PUBLISHING BY: Idea Graphics LLC
IMPRINT: Idea Press
PUBLISHING DATE: December 2016
LIBRARY OF CONGRESS # 201658356
PAPERBACK: PAGE COUNT 180
LANGUAGE: English, Italian
Sunny Days & Sleepless Nights
Tiziano Thomas Dossena’s collection of award-winning selected poetry is titled “Sunny Days and Sleepless Night,” a phrase that any poet past life’s midpoint (Nel mezzo del cammin di nostra vita) and glancing backwards might ruefully utter, surprised to find a foundation of work indisputably present on the page as robust, poignant, and hard-earned as any “real” life he lived.
Dossena’s verse sets a bar for openness, frankness, and vulnerability few lives could ever match. In his work, the surprise of his “confessional life” is the one lived off the page, refracted through decades of his sorrowful, pensive, but vivid lines.

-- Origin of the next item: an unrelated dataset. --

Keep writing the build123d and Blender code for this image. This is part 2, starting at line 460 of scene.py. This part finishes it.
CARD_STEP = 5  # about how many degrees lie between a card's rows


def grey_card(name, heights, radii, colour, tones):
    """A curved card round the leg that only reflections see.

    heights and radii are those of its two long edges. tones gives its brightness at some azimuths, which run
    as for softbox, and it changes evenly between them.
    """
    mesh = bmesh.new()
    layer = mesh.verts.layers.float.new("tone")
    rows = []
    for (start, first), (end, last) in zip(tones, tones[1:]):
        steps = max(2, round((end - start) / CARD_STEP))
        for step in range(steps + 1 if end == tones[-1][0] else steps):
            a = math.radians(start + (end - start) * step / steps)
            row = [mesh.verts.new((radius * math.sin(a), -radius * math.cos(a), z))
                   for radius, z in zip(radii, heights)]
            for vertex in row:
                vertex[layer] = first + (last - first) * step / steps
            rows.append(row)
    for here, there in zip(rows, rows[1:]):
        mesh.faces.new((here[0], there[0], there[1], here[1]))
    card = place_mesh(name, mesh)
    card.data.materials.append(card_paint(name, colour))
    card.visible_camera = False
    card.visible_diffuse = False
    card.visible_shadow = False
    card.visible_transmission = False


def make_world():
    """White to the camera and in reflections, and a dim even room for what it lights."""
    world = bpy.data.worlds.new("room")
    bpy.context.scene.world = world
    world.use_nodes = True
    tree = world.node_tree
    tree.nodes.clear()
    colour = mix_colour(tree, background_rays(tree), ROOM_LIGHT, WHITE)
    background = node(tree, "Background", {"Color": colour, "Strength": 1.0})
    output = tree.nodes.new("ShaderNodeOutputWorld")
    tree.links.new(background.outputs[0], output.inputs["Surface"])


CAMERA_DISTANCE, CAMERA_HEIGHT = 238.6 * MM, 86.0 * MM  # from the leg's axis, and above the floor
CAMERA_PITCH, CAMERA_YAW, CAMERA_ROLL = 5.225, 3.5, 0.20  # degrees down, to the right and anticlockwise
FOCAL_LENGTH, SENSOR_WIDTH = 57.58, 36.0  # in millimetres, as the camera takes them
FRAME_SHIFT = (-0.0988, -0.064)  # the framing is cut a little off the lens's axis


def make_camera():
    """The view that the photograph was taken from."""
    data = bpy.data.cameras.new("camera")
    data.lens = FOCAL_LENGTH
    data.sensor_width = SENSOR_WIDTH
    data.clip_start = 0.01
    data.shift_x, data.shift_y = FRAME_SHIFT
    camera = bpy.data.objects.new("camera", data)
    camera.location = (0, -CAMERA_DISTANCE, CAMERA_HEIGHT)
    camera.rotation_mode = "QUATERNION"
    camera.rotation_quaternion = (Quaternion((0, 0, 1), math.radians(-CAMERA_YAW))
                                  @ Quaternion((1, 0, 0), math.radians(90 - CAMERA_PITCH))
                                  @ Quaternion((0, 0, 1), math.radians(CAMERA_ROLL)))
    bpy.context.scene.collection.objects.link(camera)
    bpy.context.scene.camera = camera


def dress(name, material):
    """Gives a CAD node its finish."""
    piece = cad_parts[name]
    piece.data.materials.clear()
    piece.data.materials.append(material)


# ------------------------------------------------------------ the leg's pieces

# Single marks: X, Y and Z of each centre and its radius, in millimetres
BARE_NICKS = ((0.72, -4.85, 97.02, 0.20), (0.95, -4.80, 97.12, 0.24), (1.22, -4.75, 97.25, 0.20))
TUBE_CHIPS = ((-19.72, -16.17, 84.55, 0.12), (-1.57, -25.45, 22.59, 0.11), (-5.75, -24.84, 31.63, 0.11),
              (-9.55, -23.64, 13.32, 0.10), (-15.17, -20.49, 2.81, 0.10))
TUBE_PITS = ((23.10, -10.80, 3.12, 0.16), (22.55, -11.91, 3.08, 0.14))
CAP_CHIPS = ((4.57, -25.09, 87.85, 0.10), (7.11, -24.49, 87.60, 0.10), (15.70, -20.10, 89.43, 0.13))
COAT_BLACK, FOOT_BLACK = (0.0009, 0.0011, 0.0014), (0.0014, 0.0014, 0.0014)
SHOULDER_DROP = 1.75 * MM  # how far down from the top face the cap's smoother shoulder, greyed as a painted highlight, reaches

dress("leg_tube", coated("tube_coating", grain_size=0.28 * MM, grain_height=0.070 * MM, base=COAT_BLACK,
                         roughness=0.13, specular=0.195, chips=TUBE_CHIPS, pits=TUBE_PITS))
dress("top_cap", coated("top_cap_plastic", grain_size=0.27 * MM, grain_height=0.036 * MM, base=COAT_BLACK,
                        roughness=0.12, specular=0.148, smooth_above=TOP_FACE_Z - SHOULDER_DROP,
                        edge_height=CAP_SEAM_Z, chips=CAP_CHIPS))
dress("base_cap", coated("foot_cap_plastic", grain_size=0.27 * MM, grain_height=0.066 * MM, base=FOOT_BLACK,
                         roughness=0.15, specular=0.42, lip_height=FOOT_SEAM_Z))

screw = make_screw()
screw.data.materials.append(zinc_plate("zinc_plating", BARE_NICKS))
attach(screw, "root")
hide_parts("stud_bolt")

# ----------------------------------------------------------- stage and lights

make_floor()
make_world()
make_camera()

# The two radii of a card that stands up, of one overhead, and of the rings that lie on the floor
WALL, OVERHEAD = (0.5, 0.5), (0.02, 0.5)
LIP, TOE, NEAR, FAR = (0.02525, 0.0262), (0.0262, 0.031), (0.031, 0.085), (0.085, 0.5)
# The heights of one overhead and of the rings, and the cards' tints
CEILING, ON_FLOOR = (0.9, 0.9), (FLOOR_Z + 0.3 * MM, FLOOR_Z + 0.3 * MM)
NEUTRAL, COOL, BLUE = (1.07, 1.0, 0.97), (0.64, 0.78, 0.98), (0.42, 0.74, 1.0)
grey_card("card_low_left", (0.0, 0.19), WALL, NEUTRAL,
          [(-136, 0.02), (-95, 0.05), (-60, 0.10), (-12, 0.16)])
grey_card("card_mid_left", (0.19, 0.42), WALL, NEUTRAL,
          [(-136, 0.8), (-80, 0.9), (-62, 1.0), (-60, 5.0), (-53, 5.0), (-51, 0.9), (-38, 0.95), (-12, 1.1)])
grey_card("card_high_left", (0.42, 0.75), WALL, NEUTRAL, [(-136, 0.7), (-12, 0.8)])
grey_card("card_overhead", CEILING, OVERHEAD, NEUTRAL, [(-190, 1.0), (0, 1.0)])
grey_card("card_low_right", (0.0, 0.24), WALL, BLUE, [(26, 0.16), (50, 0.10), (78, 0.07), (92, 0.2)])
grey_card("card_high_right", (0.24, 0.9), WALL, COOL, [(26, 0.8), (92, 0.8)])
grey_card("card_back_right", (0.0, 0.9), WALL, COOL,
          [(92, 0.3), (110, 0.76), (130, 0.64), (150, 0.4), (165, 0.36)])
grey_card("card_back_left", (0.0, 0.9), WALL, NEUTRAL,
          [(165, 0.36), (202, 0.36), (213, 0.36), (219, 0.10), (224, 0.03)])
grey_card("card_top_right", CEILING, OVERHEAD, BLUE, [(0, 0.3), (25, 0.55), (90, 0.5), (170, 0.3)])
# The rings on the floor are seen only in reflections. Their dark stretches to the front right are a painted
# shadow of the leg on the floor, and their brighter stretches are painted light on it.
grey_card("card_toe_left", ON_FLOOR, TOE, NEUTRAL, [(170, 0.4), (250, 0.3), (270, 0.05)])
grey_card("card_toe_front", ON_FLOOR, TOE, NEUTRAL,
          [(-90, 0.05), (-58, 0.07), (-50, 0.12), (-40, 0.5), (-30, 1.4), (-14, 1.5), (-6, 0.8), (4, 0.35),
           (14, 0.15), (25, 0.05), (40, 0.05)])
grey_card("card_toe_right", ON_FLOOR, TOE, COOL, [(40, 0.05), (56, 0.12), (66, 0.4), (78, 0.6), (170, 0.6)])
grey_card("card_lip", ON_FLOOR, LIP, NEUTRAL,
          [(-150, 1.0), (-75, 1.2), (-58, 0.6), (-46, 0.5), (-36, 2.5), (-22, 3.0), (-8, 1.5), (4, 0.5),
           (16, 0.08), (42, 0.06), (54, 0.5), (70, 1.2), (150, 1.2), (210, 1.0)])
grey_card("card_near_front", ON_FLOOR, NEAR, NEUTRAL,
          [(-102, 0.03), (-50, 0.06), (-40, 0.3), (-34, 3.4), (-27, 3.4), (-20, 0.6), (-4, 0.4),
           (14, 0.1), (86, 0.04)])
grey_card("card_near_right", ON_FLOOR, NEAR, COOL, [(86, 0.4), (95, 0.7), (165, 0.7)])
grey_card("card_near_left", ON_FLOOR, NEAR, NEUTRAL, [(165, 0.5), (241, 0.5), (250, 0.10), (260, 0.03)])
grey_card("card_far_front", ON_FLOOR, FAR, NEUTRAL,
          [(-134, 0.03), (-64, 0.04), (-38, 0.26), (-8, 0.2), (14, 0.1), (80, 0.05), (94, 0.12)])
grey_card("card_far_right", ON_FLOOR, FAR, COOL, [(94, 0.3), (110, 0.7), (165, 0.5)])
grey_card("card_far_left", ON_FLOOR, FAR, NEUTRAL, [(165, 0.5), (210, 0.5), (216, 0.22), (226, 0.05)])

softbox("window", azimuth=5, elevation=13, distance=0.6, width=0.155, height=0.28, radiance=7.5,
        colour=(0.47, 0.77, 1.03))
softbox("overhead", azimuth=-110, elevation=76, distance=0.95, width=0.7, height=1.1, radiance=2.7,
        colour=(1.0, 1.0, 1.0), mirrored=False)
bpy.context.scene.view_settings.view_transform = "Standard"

The solemnities of art can be, in Dossena’s writing, undermined by emotional exhaustion:
“Bittersweet memories / Erase all the powerful thoughts / Leaving a proven soul / Sighing in an exhausted body,” he writes in “Forgotten.”
The passage somewhat echoes the familiar opening of Dante’s “Inferno” -- where the narrator says that he does not remember how he lost his way, but he has wandered into a fearful place, a dark and tangled valley.

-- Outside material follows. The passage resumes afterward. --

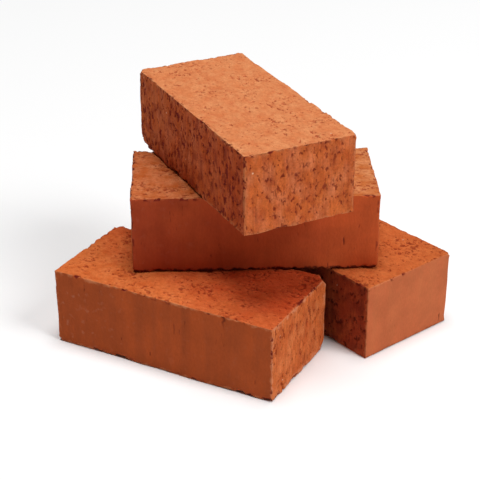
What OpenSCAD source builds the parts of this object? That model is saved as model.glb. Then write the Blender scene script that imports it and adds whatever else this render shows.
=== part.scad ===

It is deeply characteristic of him that the most despairing moments are also his most revelational, renewing his own equanimity along with the reader’s.

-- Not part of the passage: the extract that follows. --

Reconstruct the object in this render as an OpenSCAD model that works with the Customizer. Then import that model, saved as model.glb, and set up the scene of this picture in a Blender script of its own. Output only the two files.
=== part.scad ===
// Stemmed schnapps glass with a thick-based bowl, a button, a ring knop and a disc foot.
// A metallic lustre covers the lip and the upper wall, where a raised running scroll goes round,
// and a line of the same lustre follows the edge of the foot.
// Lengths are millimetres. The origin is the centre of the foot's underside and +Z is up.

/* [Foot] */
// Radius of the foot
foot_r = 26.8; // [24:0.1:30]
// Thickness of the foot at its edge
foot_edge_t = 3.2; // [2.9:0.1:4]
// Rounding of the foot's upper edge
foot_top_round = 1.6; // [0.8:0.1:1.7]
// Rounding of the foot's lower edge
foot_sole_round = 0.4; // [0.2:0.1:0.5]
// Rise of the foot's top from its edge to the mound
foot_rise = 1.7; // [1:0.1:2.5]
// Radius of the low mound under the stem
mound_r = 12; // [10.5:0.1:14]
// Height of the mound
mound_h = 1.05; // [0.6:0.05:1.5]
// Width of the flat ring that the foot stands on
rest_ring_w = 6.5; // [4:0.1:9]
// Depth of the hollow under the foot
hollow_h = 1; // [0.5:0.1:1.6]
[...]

Dossena’s work has always been uncompromisingly frontal, a face-forward presentation of himself, simultaneously scrutinizing and vulnerable, writing that often contains the mutual reliance of spontaneity, confession, and calculation.
Many of his poems are chronicles of various barriers first anxiously feared but then crossed, and of the spiritual, physical, and sensual pleasures and pains that would inevitably follow. His realities on the page are a series of crossed thresholds as a lover, a friend, a father, a Roman Catholic. And his verses, so often about the ups and downs of having a keen sensitivity and an emotional depth, are themselves bodies, “anatomies” formed in the aftermath of transformation and transcendence.